Without the character limits, Twitter is just a blogging platform. Of course, there’s nothing wrong with blogs! I’ve done a lot of blogging, I’ve done a lot of commenting on blogs and I’ve tweeted a lot of links to blogs. But I want to choose when to follow those links and go read those blog posts or news articles or press releases.

I want a feed full of dialogue or short statements. Threads and screenshots interrupt the dialogue. They aggressively claim the floor, crowding out other tweets. Screenshots interrupt the other tweets with large blocks of text, demanding to be read in their entirety. Threads take up even more of the timeline. The Twitter web app will show as many as three tweets of a thread, interrupting the flow of dialogue.

The experience of threads is much worse on Twitter clients that don’t manipulate the timeline, like TweetDeck (which was bought by Twitter in 2011) and HootSuite. If it’s a long thread, your timeline is screwed, and you have to scroll endlessly to get past it.

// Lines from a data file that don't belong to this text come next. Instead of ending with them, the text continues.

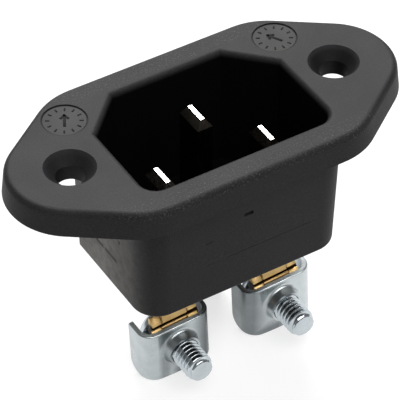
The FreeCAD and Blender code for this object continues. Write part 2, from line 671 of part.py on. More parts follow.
def make_screw(name, reach):
    """Pan-head clamp screw, head behind the strip, end towards -Y."""
    body = new_body(name)
    seat = sheet_terms("strip_face-strip_thick+" + reach)
    shank_sketch = new_sketch(body, name + "_shank_section", "XZ_Plane", seat)
    circle(shank_sketch, "0", "screw_z", "screw_shank")
    shank = pad(body, shank_sketch, name + "_shank", "screw_reach")
    tip_y = -(value_of("strip_face-strip_thick+" + reach) + size["screw_reach"])
    tip = edge_names(shank, lambda ends, middle: abs(middle.y - tip_y) < 0.01)
    dress(body, "Chamfer", name + "_tip_chamfer", shank, tip, "screw_tip_round")
    head_sketch = new_sketch(body, name + "_head_section", "XZ_Plane", seat)
    circle(head_sketch, "0", "screw_z", "head_dia")
    head = pad(body, head_sketch, name + "_head", "head_tall", reverse=True)
    crown_y = -(value_of("strip_face-strip_thick+" + reach) - size["head_tall"])
    crown = edge_names(head, lambda ends, middle: abs(middle.y - crown_y) < 0.01)
    dress(body, "Fillet", name + "_head_round", head, crown, "head_round")
    slot = new_sketch(body, name + "_driver_slot_outline", "XZ_Plane",
                      sheet_terms("strip_face-strip_thick-head_tall+" + reach))
    rectangle(slot, "-head_dia/2", "head_dia/2",
              "screw_z-slot_wide/2", "screw_z+slot_wide/2")
    pocket(body, slot, name + "_driver_slot", "slot_deep", reverse=True)
    return body


def put(body, across, along, turned, lean):
    """Place a pole's piece; the earth pole is turned to face +Y.

    A leaning piece is turned about its screw, top towards -X.
    """
    if turned:
        turn = Rotation(Vector(0, 0, 1), 180.0)
    else:
        turn = Rotation(Vector(0, 1, 0), -size["clamp_lean"] if lean else 0.0)
    body.Placement = Placement(Vector(value_of(across), value_of(along), 0), turn)
    shift = "+dims.screw_z*sin(dims.clamp_lean)" if lean else ""
    body.setExpression("Placement.Base.x", sheet_terms(across) + shift)
    body.setExpression("Placement.Base.y", sheet_terms(along))
    if lean:
        body.setExpression("Placement.Base.z", "dims.screw_z*(1-cos(dims.clamp_lean))")


POLES = [
    ("left", "-pin_pitch/2", "-clamp_play", "-pin_row", False, "line_tip_z", "0"),
    ("right", "pin_pitch/2", "+clamp_play", "-pin_row", False, "line_tip_z", "0"),
    ("earth", "0", "", "earth_step-pin_row", True, "earth_tip_z", "earth_set_back"),
]
bodies = [housing]
for side, across, play, along, turned, tip, reach in POLES:
    fixed = [make_pin("pin_" + side, tip), make_strip("terminal_strip_" + side, reach)]
    leaning = [make_wire_plate("wire_plate_" + side, reach),
               make_saddle("saddle_clamp_" + side, reach)]
    screw = make_screw("clamp_screw_" + side, reach)
    for piece in fixed:
        put(piece, across, along, turned, False)
    for piece in leaning:
        put(piece, across + play, along, turned, not turned)
    put(screw, across + play, along, turned, False)
    bodies.extend(fixed + leaning + [screw])
doc.recompute()

for item in doc.Objects:
    if "Invalid" in item.State or "Error" in item.State:
        raise RuntimeError("failed object: %s %s" % (item.Name, item.State))
for body in bodies:
    if body.Shape.isNull() or not body.Shape.isValid() or len(body.Shape.Solids) != 1:
        raise RuntimeError("bad shape: " + body.Label)

os.makedirs("parts", exist_ok=True)
for body in bodies:
    body.Shape.exportStep("parts/%s.step" % body.Label)
    box = body.Shape.BoundBox
    print("%-24s %9.3f mm3  x %.2f %.2f  y %.2f %.2f  z %.2f %.2f" % (
        body.Label, body.Shape.Volume, box.XMin, box.XMax, box.YMin, box.YMax,
        box.ZMin, box.ZMax))
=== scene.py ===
import math
import bmesh
import bpy
from mathutils import Matrix, Vector


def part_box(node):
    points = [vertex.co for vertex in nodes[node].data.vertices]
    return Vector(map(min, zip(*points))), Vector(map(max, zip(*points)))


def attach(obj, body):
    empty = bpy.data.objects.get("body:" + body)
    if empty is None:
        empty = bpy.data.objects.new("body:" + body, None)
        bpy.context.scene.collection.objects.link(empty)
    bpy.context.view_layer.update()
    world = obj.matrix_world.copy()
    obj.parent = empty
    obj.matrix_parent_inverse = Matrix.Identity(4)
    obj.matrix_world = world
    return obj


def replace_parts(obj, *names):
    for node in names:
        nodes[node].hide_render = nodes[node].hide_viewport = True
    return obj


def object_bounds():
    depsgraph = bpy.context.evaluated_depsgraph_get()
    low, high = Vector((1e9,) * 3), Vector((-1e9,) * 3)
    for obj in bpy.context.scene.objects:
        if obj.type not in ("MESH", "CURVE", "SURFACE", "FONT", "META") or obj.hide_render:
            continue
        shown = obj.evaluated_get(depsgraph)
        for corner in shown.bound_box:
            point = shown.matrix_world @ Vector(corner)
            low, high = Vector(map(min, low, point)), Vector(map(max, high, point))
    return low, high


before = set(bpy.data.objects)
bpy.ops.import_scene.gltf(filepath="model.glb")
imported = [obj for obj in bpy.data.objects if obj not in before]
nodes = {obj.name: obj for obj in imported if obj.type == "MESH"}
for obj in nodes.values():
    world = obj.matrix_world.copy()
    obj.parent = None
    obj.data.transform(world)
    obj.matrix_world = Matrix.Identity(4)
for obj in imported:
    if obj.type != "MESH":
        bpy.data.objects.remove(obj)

# C14 panel inlet socket. Metres, in the frame of the CAD model: +X along the
# mounting holes, +Y towards the earth pin, +Z out of the connector opening.
MM = 0.001
cad_low, cad_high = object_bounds()
scene = bpy.context.scene

# places on the housing, in millimetres
HOLE_X, COUNTERSINK_R = 17.6, 3.1
FIELD_X, FIELD_Y, FIELD_R = 14.15, 7.32, 2.62
FIELD_FLOOR = 3.175
CAVITY_X, CAVITY_Y, CAVITY_CORNER = 12.6, 8.7, 19.7
POLE_X = 7.0


# ------------------------------------------------------------ node helpers
class Tree:
    """Short calls for building one material's nodes, in object coordinates."""

    def __init__(self, name):
        self.mat = bpy.data.materials.new(name)
        self.mat.use_nodes = True
        self.nodes = self.mat.node_tree.nodes
        self.links = self.mat.node_tree.links
        self.nodes.clear()
        out = self.nodes.new("ShaderNodeOutputMaterial")
        self.shader = self.nodes.new("ShaderNodeBsdfPrincipled")
        self.links.new(self.shader.outputs[0], out.inputs["Surface"])
        coord = self.nodes.new("ShaderNodeTexCoord")
        self.place = coord.outputs["Object"]

    def join(self, value, socket):
        if isinstance(value, bpy.types.NodeSocket):
            self.links.new(value, socket)
        else:
            socket.default_value = value

    def stretch(self, scale):
        node = self.nodes.new("ShaderNodeMapping")
        self.links.new(self.place, node.inputs["Vector"])
        node.inputs["Scale"].default_value = scale
        return node.outputs[0]

    def noise(self, scale, detail=3.0, rough=0.5, vector=None):
        node = self.nodes.new("ShaderNodeTexNoise")
        self.links.new(vector or self.place, node.inputs["Vector"])
        node.inputs["Scale"].default_value = scale
        node.inputs["Detail"].default_value = detail
        node.inputs["Roughness"].default_value = rough
        return node.outputs[0]

    def math(self, kind, a, b=0.0):
        node = self.nodes.new("ShaderNodeMath")
        node.operation = kind
        self.join(a, node.inputs[0])
        self.join(b, node.inputs[1])
        return node.outputs[0]

    def span(self, value, low, high, to_low=0.0, to_high=1.0):
        node = self.nodes.new("ShaderNodeMapRange")
        self.join(value, node.inputs["Value"])
        node.inputs["From Min"].default_value = low
        node.inputs["From Max"].default_value = high
        node.inputs["To Min"].default_value = to_low
        node.inputs["To Max"].default_value = to_high
        return node.outputs[0]

    def band(self, value, middle, half, soft):
        """1 within half of the middle, falling to 0 over soft."""
        away = self.math("ABSOLUTE", self.math("SUBTRACT", value, middle))
        return self.span(away, half, half + soft, 1.0, 0.0)

    def mix(self, factor, a, b):
        node = self.nodes.new("ShaderNodeMix")
        node.data_type = "RGBA"
        self.join(factor, node.inputs[0])
        for value, socket in ((a, node.inputs[6]), (b, node.inputs[7])):
            if isinstance(value, tuple) and len(value) == 3:
                value = (*value, 1.0)
            self.join(value, socket)
        return node.outputs[2]

    def axis(self, index):
        node = self.nodes.new("ShaderNodeSeparateXYZ")
        self.links.new(self.place, node.inputs[0])
        return node.outputs[index]

    def facing(self, index):
        """One part of the surface normal, in the part's own frame."""
        node = self.nodes.new("ShaderNodeNewGeometry")
        split = self.nodes.new("ShaderNodeSeparateXYZ")
        self.links.new(node.outputs["Normal"], split.inputs[0])
        return split.outputs[index]

    def bump(self, height, distance, strength=1.0, under=None):
        node = self.nodes.new("ShaderNodeBump")
        node.inputs["Strength"].default_value = strength
        node.inputs["Distance"].default_value = distance
        self.join(height, node.inputs["Height"])
        if under is not None:
            self.links.new(under, node.inputs["Normal"])
        return node.outputs[0]

    def set(self, **sockets):
        for name, value in sockets.items():
            self.join(value, self.shader.inputs[name.replace("_", " ")])
        return self.mat


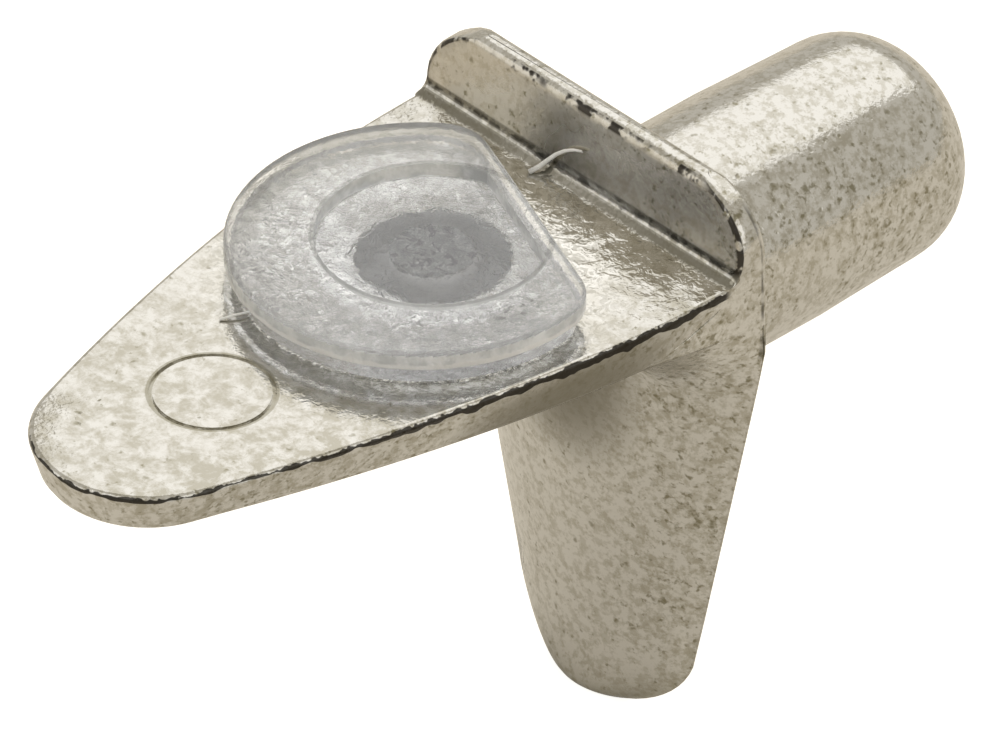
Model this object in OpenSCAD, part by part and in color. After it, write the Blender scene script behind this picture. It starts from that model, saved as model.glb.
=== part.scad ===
// Shelf support pin: a one-piece die-cast body with a clear anti-slip pad plugged into it.
// The origin is on the pin's axis, in the panel's face. +Y goes into the panel, +Z is up,
// and the plate that carries the shelf reaches out towards -Y. Sizes are in millimetres.

/* [Pin] */
// diameter of the pin's parallel part, the size of the hole it plugs into
pin_d = 5; // [4:0.1:6]
// length of the pin from the panel's face to the end of its nose
pin_len = 8.3; // [6.5:0.1:11]
// length of the parallel part, measured from the panel's face
pin_straight = 4; // [1:0.1:4.5]
// how much slimmer the pin has become where the nose starts, on the diameter
pin_draft = 0.18; // [0:0.02:0.4]
// radius of the rounding round the nose
nose_r = 1.7; // [0.6:0.05:1.85]

/* [Plate] */
// reach of the plate from the panel's face to its tip
plate_len = 14.8; // [12:0.2:18]
// height of the plate's top above the pin's axis
plate_top = 2.83; // [2.63:0.1:3.63]
// thickness of the plate's edge at the tip
plate_t_tip = 0.98; // [0.8:0.02:1.2]
// thickness of the plate where it meets the upstand
plate_t_root = 1.4; // [1.3:0.05:2]
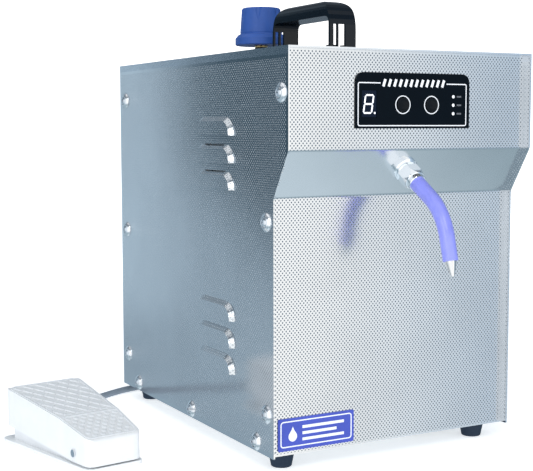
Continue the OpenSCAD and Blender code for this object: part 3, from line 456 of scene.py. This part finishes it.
front_steel = embossed_steel(
    "front_steel", 0, (front_low.x + BORDER, front_low.z + 2 * MM),
    (front_high.x - BORDER, front_high.z - 2 * MM),
    (0.13, 0.16, 0.20), 0.18, PRESSED_Z)
side_steel = embossed_steel(
    "side_steel", 1, (panel_low.y + BORDER, panel_low.z + BORDER),
    (panel_high.y - BORDER, panel_high.z - 3 * MM),
    (0.60, 0.64, 0.68), 0.11, relief=1.6)
rear_steel = embossed_steel(
    "rear_steel", 0, (front_low.x + BORDER, front_low.z + BORDER),
    (front_high.x - BORDER, front_high.z - BORDER),
    (0.20, 0.23, 0.27), 0.20)
dress(front_steel, "front_panel")
dress(side_steel, "side_panel_left", "side_panel_right")
dress(rear_steel, "rear_panel")
dress(metal("cover_steel", (0.66, 0.70, 0.75), 0.16, 0.5 * MM, (1, 12, 1), mottle=0.02), "top_cover")
dress(metal("inner_steel", (0.55, 0.56, 0.58), 0.38, 0.8 * MM, (1, 8, 1)), "base_chassis", "boiler_stand")
dress(metal("boiler_steel", (0.60, 0.60, 0.60), 0.30, 0.8 * MM, (1, 1, 9)), "boiler_shell")
bright = metal("bright_steel", (0.80, 0.82, 0.85), 0.13, 0.5 * MM)
dress(bright, "casing_screws", "mounting_screws", "nozzle_locknut", "nozzle_tube",
      "pedal_pin", "pedal_spring", "switch_lever", "solenoid_plunger", "safety_valve_stem", "level_probe")
dress(metal("chrome", (0.90, 0.93, 0.96), 0.05, 0.5 * MM, depth=0.002 * MM, mottle=0.02),
      "nozzle_bulkhead", "union_nut")
dress(metal("tip_steel", (0.80, 0.80, 0.80), 0.10, 0.4 * MM, (1, 1, 6)), "nozzle_tip")
dress(metal("washer_metal", (0.86, 0.88, 0.91), 0.16), "cup_washers")
dress(metal("brass", (0.80, 0.60, 0.28), 0.25, 0.5 * MM), "filler_neck", "cap_plug", "safety_valve_body",
      "solenoid_body", "drain_valve_body")
dress(metal("copper_pipe", (0.82, 0.45, 0.30), 0.30), "steam_pipe", "drain_pipe")
dress(metal("heater_grey", (0.30, 0.31, 0.32), 0.55), "heating_element", "pressure_switch")
dress(moulding("foot_rubber", (0.014, 0.030, 0.058), 0.55, gloss=0.3), "rubber_feet")
dress(moulding("handle_plastic", (0.003, 0.007, 0.013), 0.17, 0.3 * MM, 0.002 * MM, gloss=0.24), "handle")
dress(moulding("fascia_film", (0.001, 0.004, 0.008), 0.26, 0.25 * MM, 0.003 * MM, gloss=0.05),
      "control_fascia")
dress(moulding("display_window", (0.005, 0.011, 0.026), 0.20, gloss=0.06), "display_module")
dress(moulding("button_plastic", (0.004, 0.006, 0.009), 0.30, gloss=0.12), "button_left", "button_right")
dress(lit_print("light_lens", (0.85, 0.88, 0.92), 0.25), "indicator_lights")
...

One of the things I love the most about Mastodon is the standard practice of making the first toot in a thread public, but publishing all the other toots as unlisted. That broadcasts the toot announcing the thread, and then gives readers the agency to decide whether they want to read the follow-up toots. It’s more or less the equivalent of including a link to a web page or blog post in a toot.

There’s a lot more to say about dialogue and social media, but for now I’m hugely encouraged by the feeling of being on Mastodon, and I’m hoping it leads us in a better direction for dialogue, away from threads and screenshots.